__Exercise directions__
Everything from the line that contains "Write the three.js" through the last line of the listing must be copied exactly, with both of those lines included and no others.

__Data supplied__
>>

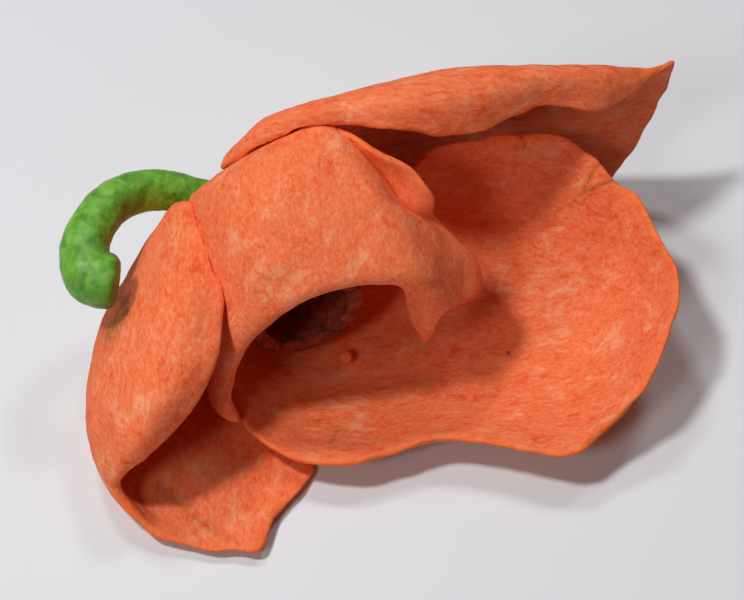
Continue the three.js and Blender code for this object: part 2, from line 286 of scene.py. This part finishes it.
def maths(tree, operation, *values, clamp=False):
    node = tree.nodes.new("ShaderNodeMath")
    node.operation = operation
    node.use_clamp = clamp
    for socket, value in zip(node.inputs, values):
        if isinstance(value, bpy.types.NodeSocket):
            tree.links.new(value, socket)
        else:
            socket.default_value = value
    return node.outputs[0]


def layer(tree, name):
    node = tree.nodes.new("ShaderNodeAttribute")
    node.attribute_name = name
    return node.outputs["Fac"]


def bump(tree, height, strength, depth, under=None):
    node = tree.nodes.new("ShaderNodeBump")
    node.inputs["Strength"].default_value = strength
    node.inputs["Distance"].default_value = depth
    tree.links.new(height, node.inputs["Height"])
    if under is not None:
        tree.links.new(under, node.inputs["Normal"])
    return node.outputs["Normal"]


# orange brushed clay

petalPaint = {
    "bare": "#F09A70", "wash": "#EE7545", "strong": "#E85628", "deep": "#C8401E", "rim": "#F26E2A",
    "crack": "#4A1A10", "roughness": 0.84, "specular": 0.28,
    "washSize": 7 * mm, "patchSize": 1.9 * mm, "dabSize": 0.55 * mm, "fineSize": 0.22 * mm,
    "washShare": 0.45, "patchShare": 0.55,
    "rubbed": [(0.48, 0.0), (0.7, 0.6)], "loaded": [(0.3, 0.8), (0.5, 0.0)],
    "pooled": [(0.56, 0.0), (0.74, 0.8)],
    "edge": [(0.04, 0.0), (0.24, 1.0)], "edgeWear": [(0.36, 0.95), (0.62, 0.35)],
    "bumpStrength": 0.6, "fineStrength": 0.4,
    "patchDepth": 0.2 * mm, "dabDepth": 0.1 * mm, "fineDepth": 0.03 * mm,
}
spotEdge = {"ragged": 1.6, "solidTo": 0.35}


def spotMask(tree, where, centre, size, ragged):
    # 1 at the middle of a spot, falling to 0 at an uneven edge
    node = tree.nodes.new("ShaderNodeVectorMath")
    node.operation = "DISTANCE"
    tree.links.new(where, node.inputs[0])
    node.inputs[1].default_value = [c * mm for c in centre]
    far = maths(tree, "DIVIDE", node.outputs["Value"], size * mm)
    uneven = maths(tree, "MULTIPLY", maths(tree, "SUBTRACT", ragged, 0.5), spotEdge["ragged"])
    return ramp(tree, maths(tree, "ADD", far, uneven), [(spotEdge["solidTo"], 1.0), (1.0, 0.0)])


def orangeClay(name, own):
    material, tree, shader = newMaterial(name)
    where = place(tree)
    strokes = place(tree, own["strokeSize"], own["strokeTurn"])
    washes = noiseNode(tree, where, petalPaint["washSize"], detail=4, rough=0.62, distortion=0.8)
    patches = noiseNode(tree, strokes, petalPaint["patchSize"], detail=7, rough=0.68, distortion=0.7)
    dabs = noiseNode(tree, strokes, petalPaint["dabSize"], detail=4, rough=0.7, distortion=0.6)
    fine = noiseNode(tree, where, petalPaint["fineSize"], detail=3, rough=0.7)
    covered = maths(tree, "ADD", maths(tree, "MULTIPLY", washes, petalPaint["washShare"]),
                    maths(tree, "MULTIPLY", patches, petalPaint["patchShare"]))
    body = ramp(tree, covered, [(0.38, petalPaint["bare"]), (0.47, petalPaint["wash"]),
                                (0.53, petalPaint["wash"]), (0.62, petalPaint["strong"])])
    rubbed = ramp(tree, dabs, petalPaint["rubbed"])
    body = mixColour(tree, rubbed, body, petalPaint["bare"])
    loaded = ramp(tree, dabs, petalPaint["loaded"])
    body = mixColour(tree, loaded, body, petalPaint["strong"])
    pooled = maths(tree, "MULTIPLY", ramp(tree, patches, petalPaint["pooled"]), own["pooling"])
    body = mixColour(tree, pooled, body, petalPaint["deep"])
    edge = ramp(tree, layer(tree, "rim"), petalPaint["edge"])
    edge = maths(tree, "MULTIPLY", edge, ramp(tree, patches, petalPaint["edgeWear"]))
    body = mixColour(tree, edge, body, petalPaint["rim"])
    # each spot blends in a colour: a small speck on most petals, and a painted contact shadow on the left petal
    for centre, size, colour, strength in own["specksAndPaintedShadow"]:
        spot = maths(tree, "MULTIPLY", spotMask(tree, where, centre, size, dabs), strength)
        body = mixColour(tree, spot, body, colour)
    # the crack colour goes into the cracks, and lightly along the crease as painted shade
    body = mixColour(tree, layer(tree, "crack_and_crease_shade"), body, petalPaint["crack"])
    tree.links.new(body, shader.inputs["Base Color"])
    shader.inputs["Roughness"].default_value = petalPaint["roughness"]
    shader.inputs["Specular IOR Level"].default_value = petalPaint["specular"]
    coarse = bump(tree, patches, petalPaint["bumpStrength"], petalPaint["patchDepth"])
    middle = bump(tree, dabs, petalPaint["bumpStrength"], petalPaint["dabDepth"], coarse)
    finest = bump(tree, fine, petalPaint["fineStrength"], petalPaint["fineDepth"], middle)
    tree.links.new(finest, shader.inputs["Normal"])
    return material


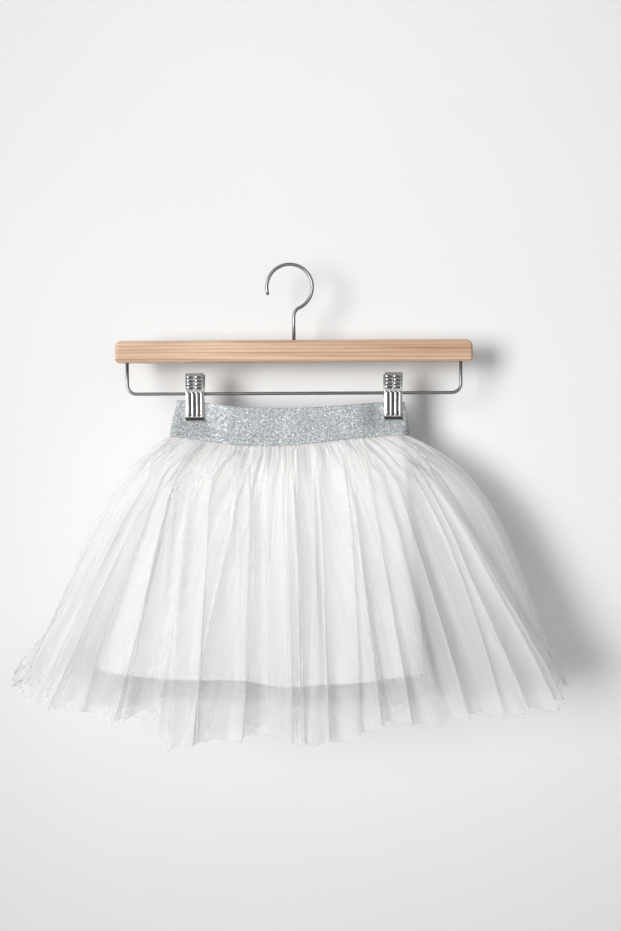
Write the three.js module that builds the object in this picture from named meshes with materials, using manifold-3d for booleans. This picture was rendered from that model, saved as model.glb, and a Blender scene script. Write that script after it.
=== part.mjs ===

<<

__Result for this task__
Write the three.js module that builds the object in this picture from named meshes with materials, using manifold-3d for booleans. This picture was rendered from that model, saved as model.glb, and a Blender scene script. Write that script after it.
=== part.mjs ===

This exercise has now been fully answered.